One false word, one sneering countenance, one wind passed wrongly, is all that it will take to prompt those masses to advance straight into the atomising gulf laid out in front of them. It’s a dangerous time; who knows what will occur on the scarred earth where they are situated?

Hell, let’s not beat that bush about, they are already warring. Conflicts erupting out of the ether at every temporal moment. There are even examples of malicious in-fighting, a once innocent remark such as “ah, why not remake it,” is now justification for a venomous shoving of industrial revolution matter into orifices not more than one inch in circumference.

The battle lines were drawn when 20th Century Fox (yes Murdoch’s own pet mammal) announced it was to remake that most chilling of Satan-themed horrors, Richard Donner’s The Omen. The logic behind this move is weak even by studio standards; it isn’t the need for Americanisation of Asian cinema this time, it is none other than a date. This the year of 2006, a year that brings with it the opportunity to make marketing use of those numbers that feature so eloquently in the original The Omen, the three sixes. The release date stands at 6th June 2006. This is perhaps the first time a film’s release date has been set even before scripting and other pre-production activity have taken place.

And who are the actors in this cause of so much death in the trenches? Has it been designated a teen-orientation? Will we get Lindsey Lohan running about as a female Damien (well why not with all the gender line blurring these days?)? Seth Green as Ambassador Thorn? The Olsen twins as two of those three sixes?

It’s not quite as bad as that, although Julia Stiles from such things as Save The Last Dance and 10 Things I Hate About You, is playing Mrs Thorn, alongside Liev Schreiber as Thorn himself. I don’t have any bad words to say about Schreiber, he was Welles after all, although I only saw about fifteen minutes of that film.
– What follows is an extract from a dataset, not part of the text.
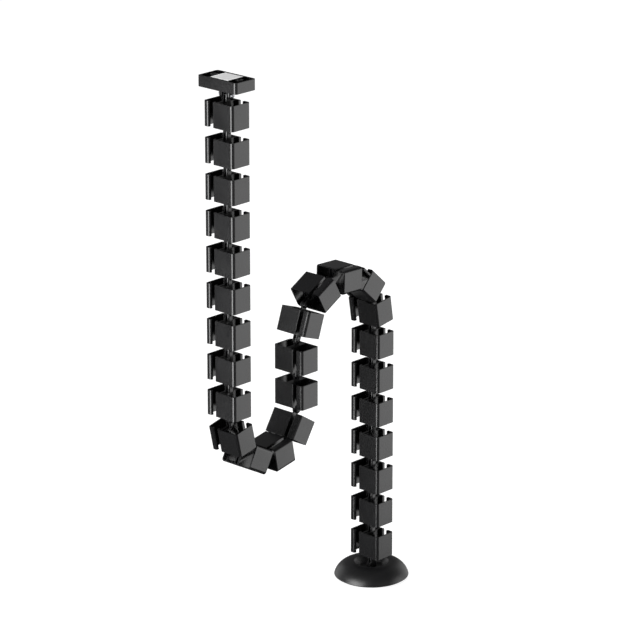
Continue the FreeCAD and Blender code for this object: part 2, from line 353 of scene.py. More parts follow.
# %% Vertebra sizes and section
SHELL_WIDTH, SHELL_DEPTH, SHELL_HEIGHT = 49.6, 32.0, 32.4
WALL, LIP_DEPTH, NOSE_DEPTH = 1.8, 4.0, 1.6
CORNER_ROUND, INNER_ROUND, ROLL_ROUND, LIP_ROUND, MATCH = 3.7, 1.9, 1.1, 0.8, 1e-3
NARROW_SLOT = {"stub": 10.0, "slot": 5.8, "round": 1.0}
WIDE_SLOT = {"stub": 9.0, "slot": 7.3, "round": 2.9}
EAR_THICKNESS, HOOK_THICKNESS, SIDE_GAP = 2.4, 2.4, 0.3
HALF_W, HALF_D, HALF_H = SHELL_WIDTH / 2, SHELL_DEPTH / 2, SHELL_HEIGHT / 2
GAP_HALF = HOOK_THICKNESS / 2 + SIDE_GAP
FORK_HALF = GAP_HALF + EAR_THICKNESS


def half_section(near, far):
    """Half of the section: the near slot's stub, with a nose rolled in, and the far slot's lip."""
    inner_x, inner_y = HALF_D - WALL, HALF_W - WALL
    stub_end = near["stub"] - HALF_W
    lip = HALF_W - far["stub"] - far["slot"]
    return [(-inner_x, -FORK_HALF), (-inner_x, -inner_y), (inner_x, -inner_y), (inner_x, stub_end - WALL),
            (inner_x - NOSE_DEPTH, stub_end - WALL), (inner_x - NOSE_DEPTH, stub_end), (HALF_D, stub_end),
            (HALF_D, -HALF_W), (-HALF_D, -HALF_W), (-HALF_D, lip), (LIP_DEPTH - HALF_D, lip),
            (LIP_DEPTH - HALF_D, lip - WALL), (-inner_x, lip - WALL), (-inner_x, FORK_HALF)]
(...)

And Knox Harrington from The Big Lebowski (ya know, the art fellow), David Thewlis, is playing that inquisitor of obscure theology who befriends Thorn.
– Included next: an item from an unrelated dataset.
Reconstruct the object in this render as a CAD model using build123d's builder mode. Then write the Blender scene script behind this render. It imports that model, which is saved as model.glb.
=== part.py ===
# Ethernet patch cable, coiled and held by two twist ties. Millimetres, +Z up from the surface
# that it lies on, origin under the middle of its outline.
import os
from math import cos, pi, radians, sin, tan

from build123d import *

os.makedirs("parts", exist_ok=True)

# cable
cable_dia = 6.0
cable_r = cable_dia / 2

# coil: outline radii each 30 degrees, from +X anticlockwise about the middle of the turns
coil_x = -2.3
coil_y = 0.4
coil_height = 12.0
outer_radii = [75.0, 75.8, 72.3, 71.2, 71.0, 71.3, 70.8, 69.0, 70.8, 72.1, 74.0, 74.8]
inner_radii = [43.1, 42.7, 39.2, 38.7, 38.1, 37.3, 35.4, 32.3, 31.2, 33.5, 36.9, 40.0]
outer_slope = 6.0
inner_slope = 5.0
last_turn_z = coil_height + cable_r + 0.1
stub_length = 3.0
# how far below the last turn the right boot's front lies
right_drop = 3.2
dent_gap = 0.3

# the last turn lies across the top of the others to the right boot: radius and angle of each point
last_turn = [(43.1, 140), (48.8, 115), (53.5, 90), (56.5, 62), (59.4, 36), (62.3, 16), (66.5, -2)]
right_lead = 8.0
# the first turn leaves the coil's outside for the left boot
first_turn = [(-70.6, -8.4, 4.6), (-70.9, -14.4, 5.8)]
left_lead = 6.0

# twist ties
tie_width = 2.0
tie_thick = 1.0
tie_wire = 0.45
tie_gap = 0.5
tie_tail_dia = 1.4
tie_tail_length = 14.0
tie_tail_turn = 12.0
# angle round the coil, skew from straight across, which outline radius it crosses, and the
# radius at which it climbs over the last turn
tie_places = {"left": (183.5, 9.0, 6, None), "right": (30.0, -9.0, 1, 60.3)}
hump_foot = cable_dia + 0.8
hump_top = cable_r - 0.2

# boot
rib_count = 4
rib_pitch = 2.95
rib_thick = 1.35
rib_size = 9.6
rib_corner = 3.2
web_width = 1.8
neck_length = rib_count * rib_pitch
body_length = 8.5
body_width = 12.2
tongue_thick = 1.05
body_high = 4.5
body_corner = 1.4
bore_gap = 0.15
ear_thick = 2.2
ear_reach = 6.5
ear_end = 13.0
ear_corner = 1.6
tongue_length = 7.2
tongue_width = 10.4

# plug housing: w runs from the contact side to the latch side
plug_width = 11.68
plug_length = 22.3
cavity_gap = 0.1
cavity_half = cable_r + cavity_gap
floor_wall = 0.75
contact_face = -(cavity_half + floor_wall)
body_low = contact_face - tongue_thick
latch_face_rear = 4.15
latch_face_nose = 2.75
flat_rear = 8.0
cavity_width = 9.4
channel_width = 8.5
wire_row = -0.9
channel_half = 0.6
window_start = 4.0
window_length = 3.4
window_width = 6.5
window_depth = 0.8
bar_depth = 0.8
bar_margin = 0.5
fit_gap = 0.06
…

But do not let a few words lacking in the nefarious stance necessary here fool you into thinking thoughts such as, “hey, maybe this whole remake is a good idea, oh c’mon honey, lets spend that fateful day sucking the smouldering phallus of the studio bigwig with nothing more than a mindless brain-dead expression on our soon-to-be soaked faces.”

It’s not the way, I tell you. These guys need to be strapped to the most repugnant of throatily gunk and set off downstream towards the Angel Falls. Only that will cause cessation to their money-obsessed ways. When will the green-factor die? Will it ever? Maybe bloody battle is the only way forward. I can only envision knife fights between a fan of Bunuel and some random yes-man from the upper reaches of Warner Bros. How’s this for profit, a good stabbing in the bronchia? Hey I’m sure that can be sold itself, “New on Fox for this fall season, it’s Studio Middle-Management Deathmatch, brought to you by the good folks who will themselves partake in the brawls within, carnage guaranteed!”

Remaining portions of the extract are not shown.